## AIM
The line containing "return CAP_MIDDLE +" marks the end: quote every line from the start of the records below through it, word for word.

**** MATERIAL PROVIDED

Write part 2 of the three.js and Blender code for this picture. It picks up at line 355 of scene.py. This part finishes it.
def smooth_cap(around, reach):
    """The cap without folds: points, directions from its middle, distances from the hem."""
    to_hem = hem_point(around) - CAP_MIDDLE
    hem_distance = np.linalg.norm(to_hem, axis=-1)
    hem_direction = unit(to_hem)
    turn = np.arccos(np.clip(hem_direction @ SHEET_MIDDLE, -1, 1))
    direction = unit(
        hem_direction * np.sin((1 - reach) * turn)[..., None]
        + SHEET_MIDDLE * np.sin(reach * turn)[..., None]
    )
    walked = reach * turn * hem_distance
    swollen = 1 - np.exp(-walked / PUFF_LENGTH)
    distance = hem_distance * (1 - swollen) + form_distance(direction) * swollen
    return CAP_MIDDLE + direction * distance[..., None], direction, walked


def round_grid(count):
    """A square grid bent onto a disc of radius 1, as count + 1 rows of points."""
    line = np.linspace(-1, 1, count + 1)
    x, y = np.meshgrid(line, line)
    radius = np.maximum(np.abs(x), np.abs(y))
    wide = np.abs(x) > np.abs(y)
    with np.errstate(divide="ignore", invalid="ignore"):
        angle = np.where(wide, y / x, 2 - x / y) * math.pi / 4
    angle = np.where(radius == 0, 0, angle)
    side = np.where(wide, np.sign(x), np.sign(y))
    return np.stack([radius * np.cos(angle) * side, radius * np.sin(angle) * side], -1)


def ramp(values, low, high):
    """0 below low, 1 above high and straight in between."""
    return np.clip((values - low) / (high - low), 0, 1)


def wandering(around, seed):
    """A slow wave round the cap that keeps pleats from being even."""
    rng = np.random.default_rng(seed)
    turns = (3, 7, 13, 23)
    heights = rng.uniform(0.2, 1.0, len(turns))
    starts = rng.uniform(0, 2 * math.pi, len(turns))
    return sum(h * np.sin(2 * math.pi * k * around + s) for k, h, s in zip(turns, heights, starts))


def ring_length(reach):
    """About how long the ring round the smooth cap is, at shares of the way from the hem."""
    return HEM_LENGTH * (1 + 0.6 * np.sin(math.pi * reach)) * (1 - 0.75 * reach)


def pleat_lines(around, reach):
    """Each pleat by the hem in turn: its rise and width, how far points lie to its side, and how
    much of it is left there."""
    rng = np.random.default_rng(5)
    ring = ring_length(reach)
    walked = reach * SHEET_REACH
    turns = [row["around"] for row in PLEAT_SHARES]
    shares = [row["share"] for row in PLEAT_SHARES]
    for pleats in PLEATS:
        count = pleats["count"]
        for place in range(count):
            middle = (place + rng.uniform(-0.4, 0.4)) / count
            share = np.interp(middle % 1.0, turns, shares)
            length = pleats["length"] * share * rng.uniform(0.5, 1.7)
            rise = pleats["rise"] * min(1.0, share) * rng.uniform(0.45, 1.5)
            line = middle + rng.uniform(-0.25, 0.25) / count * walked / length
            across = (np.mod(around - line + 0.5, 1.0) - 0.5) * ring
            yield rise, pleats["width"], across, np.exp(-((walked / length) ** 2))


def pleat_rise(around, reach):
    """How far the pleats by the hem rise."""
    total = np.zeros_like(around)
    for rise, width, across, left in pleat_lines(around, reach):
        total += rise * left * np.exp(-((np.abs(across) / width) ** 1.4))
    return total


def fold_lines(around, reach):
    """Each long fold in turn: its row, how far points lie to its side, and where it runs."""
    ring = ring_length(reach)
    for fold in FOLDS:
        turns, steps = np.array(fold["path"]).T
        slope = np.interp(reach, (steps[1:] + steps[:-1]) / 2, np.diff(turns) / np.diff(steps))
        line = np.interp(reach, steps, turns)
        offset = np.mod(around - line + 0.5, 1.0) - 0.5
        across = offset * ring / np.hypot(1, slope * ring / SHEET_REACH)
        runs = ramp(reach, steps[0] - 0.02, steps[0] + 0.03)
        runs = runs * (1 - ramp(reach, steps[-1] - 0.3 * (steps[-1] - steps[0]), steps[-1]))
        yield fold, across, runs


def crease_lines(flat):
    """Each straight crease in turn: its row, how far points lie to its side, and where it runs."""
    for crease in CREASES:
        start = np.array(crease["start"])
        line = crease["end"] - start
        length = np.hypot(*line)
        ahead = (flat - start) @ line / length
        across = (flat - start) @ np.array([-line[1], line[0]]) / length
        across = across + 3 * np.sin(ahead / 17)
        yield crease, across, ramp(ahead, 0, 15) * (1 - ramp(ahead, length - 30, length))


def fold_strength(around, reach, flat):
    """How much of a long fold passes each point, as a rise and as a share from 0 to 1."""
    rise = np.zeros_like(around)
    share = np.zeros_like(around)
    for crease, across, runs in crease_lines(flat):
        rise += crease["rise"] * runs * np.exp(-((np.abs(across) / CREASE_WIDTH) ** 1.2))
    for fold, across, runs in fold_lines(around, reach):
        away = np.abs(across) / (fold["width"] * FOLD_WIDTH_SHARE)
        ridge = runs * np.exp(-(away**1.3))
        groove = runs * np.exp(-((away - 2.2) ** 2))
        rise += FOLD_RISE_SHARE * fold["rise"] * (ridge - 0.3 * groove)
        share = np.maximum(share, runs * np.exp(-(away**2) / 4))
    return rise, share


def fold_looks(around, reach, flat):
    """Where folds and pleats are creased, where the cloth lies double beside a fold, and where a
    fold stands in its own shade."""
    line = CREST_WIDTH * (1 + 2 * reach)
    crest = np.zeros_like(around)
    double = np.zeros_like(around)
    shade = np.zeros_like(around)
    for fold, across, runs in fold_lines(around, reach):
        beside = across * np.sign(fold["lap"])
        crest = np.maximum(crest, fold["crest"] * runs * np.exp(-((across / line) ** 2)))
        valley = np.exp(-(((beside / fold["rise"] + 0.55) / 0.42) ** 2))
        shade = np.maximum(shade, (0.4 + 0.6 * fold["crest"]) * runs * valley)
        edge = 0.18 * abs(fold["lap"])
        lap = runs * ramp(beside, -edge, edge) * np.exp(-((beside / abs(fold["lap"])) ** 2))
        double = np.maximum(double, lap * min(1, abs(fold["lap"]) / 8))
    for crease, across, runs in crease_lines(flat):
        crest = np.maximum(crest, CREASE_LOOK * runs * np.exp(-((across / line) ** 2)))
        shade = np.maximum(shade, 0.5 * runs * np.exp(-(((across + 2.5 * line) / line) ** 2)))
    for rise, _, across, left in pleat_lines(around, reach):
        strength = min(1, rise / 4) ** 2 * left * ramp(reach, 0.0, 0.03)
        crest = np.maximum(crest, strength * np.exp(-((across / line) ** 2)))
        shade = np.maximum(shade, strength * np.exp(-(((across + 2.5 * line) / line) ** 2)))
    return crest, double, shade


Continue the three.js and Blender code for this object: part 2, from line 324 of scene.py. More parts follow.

********

## THE OUTPUT
Write part 2 of the three.js and Blender code for this picture. It picks up at line 355 of scene.py. This part finishes it.
def smooth_cap(around, reach):
    """The cap without folds: points, directions from its middle, distances from the hem."""
    to_hem = hem_point(around) - CAP_MIDDLE
    hem_distance = np.linalg.norm(to_hem, axis=-1)
    hem_direction = unit(to_hem)
    turn = np.arccos(np.clip(hem_direction @ SHEET_MIDDLE, -1, 1))
    direction = unit(
        hem_direction * np.sin((1 - reach) * turn)[..., None]
        + SHEET_MIDDLE * np.sin(reach * turn)[..., None]
    )
    walked = reach * turn * hem_distance
    swollen = 1 - np.exp(-walked / PUFF_LENGTH)
    distance = hem_distance * (1 - swollen) + form_distance(direction) * swollen
    return CAP_MIDDLE + direction * distance[..., None], direction, walked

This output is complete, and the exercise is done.